I am amused how people who at one stage of life believed in the tooth fairy and Santa Claus stopped believing in them as concrete realities by age 15 but continue to believe in a personal God at the age of 50. I am also intrigued by adults who have developed metaphorical thinking about God but regress to concrete thinking when they become old and feel vulnerable, or experience an emotional crisis. I think that, like individuals, families and communities can also regress and become overly religious and develop concrete thinking about God; they may revert to praying for miracles if they go through a social, economic or political crisis such as a war or famine, or experience a natural disaster like a flood or earthquake. Erica Jong once observed, “There are no atheists on turbulent airplanes.” In crises and tragedies such people pray to the same personal and concrete God who they believe sent them that natural disaster. Some even believe that the natural disaster was caused by their sins and that they must repent so that their angry God will become forgiving and merciful.
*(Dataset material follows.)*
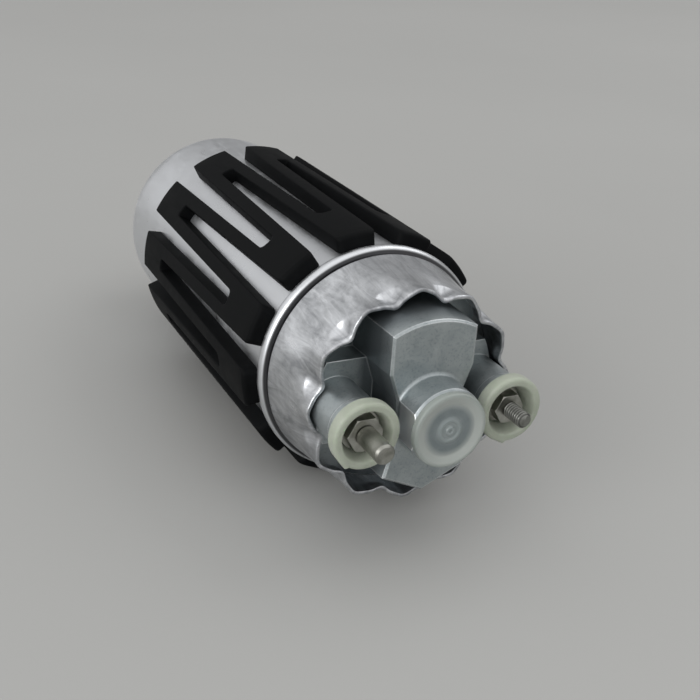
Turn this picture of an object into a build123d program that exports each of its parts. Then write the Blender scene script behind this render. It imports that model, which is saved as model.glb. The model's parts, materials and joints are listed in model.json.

I am quite aware that while there are nonbelievers who become doubtful when experiencing a physical or emotional crisis, there are others who feel so strong in their faith in themselves that they remain committed atheists and humanists even when they are penalized and persecuted.

I think that when humanity reaches the stage of mental growth and cultural evolution when most people can understand scriptures as folklore and not as divine revelations, can view them as mythology rather than stories, and can differentiate facts from fiction, there might be more wisdom and peace and fewer conflicts and holy wars in this world.